WRC aces call for changes to starting order rules

Both the Citroen and Ford teams employed tactics throughout the three-day gravel event

By Franck Drui

4 April 2010 - 16:51
WRC aces call for changes to starting

Leading drivers from the World Rally Championship are calling for the starting order rules to be reviewed after road position tactics dominated the Jordan Rally, which ended with victory for Sebastien Loeb on Saturday.

Both the Citroen and Ford teams employed tactics throughout the three-day gravel event in the Middle East to try to give their drivers the edge on the third round of the World Rally Championship.

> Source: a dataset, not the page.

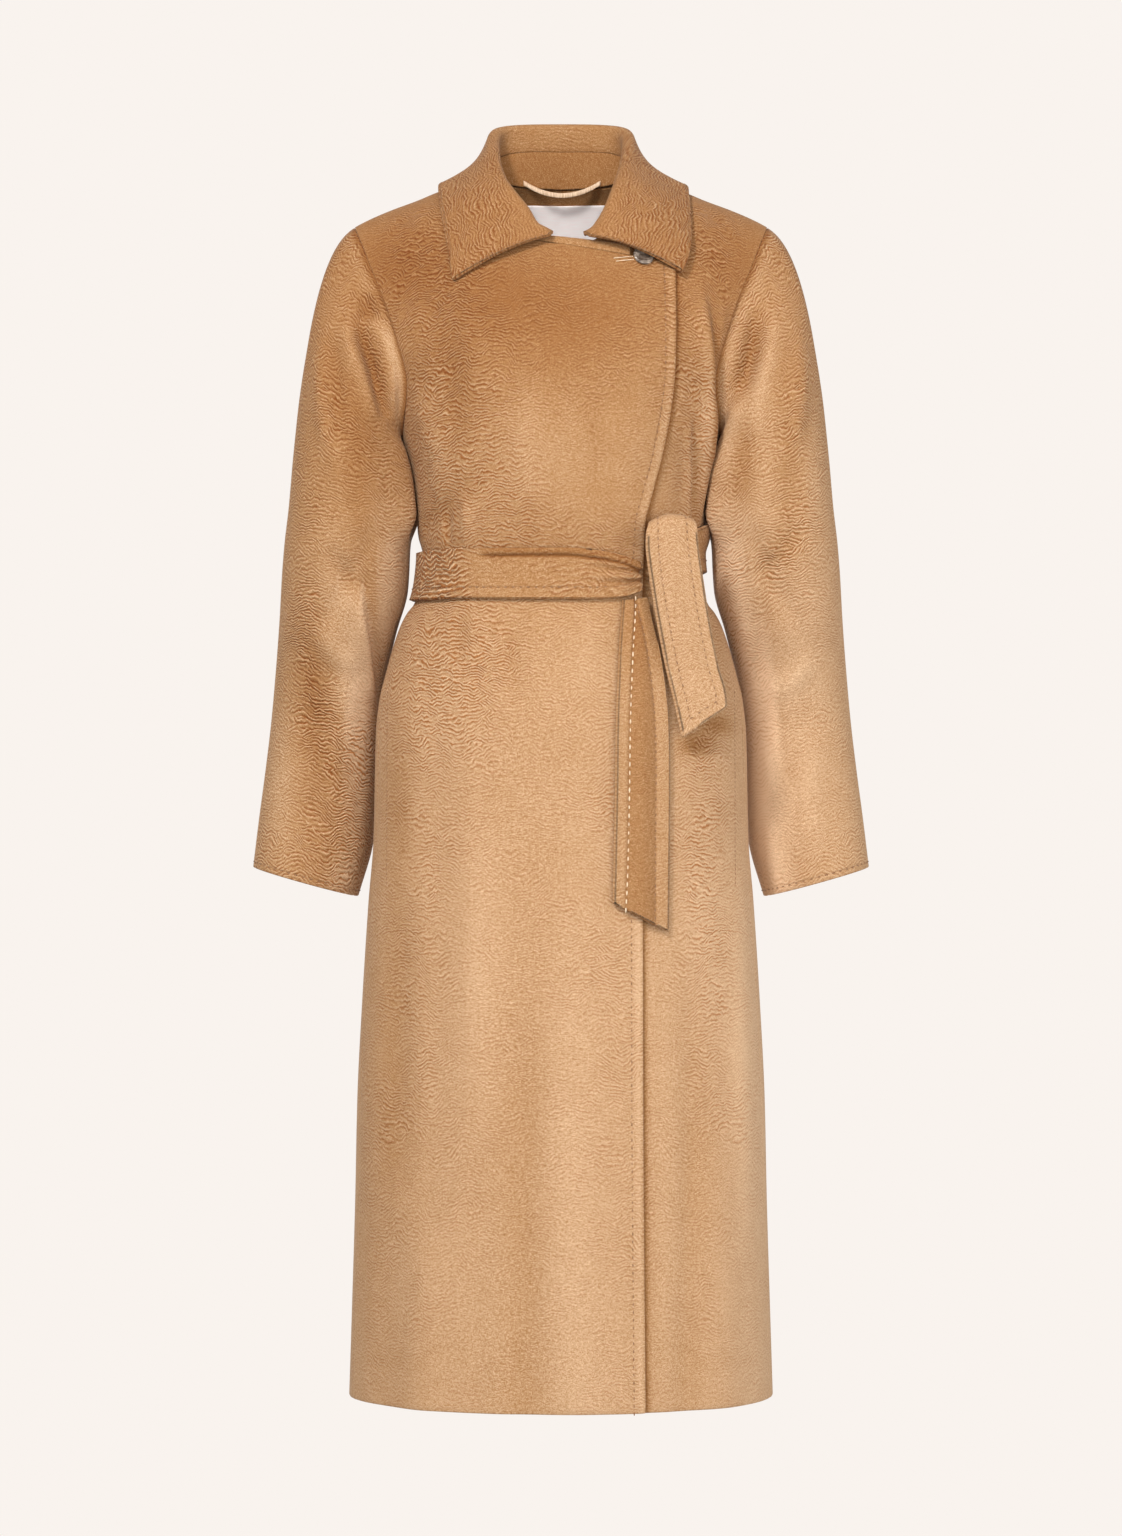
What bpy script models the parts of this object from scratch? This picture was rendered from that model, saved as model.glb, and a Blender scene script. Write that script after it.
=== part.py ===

The endless jostling culminated in Citroen instructing its Junior Team driver Sebastien Ogier to check in early for Saturday’s opening stage in order to run first on the road and clean the morning stages of the loose surface gravel for Sebastien Loeb, who should have tackled the stages first due to the fact he was leading overnight.

Loeb, who started the final day with a lead of 24.6 seconds, went on to win three of the four stages on the morning loop to secure his 56th victory at world championship level by more than half a minute.

Speaking afterwards, Loeb said: “We need to find a solution because we speak too much about the tactics. I know they are part of the game but they are becoming too important and that is not right.”

Ford ordered Mikko Hirvonen - out of the frame for victory following his crash on day two - to arrive at the start of Saturday’s opening stage before team-mate Jari-Matti Latvala, in an effort to boost Latvala’s chances of overhauling Loeb for victory. Latvala, who finished second, conceded he didn’t ultimately have the pace to beat Loeb but added that the use of tactics had effectively ended his hopes of recording his first win of the season.

“The tactical decisions this morning changed the course of the day,” said Latvala. “The difference between first and second in the order is huge in terms of road cleaning, while second and third or fourth is only marginal. We have to do something because it is confusing the public and that is not good.”

Olivier Quesnel, the boss of the Citroen team, argued the use of tactics was “not rallying”, while his counterpart at Ford, Malcolm Wilson, said their use had kept alive the battle for first place until the final morning of the event.

“We could go back to the old system [of reversing the top 15] but then you’d know who was going to win the rally at the end of the first day and that’s no good either,” said Wilson.

Some of the alternatives to the current system of running in rally order being discussed in Jordan included drawing lots to determine starting positions, letting the leading drivers choose themselves and basing the order on times recorded during the pre-event shakedown.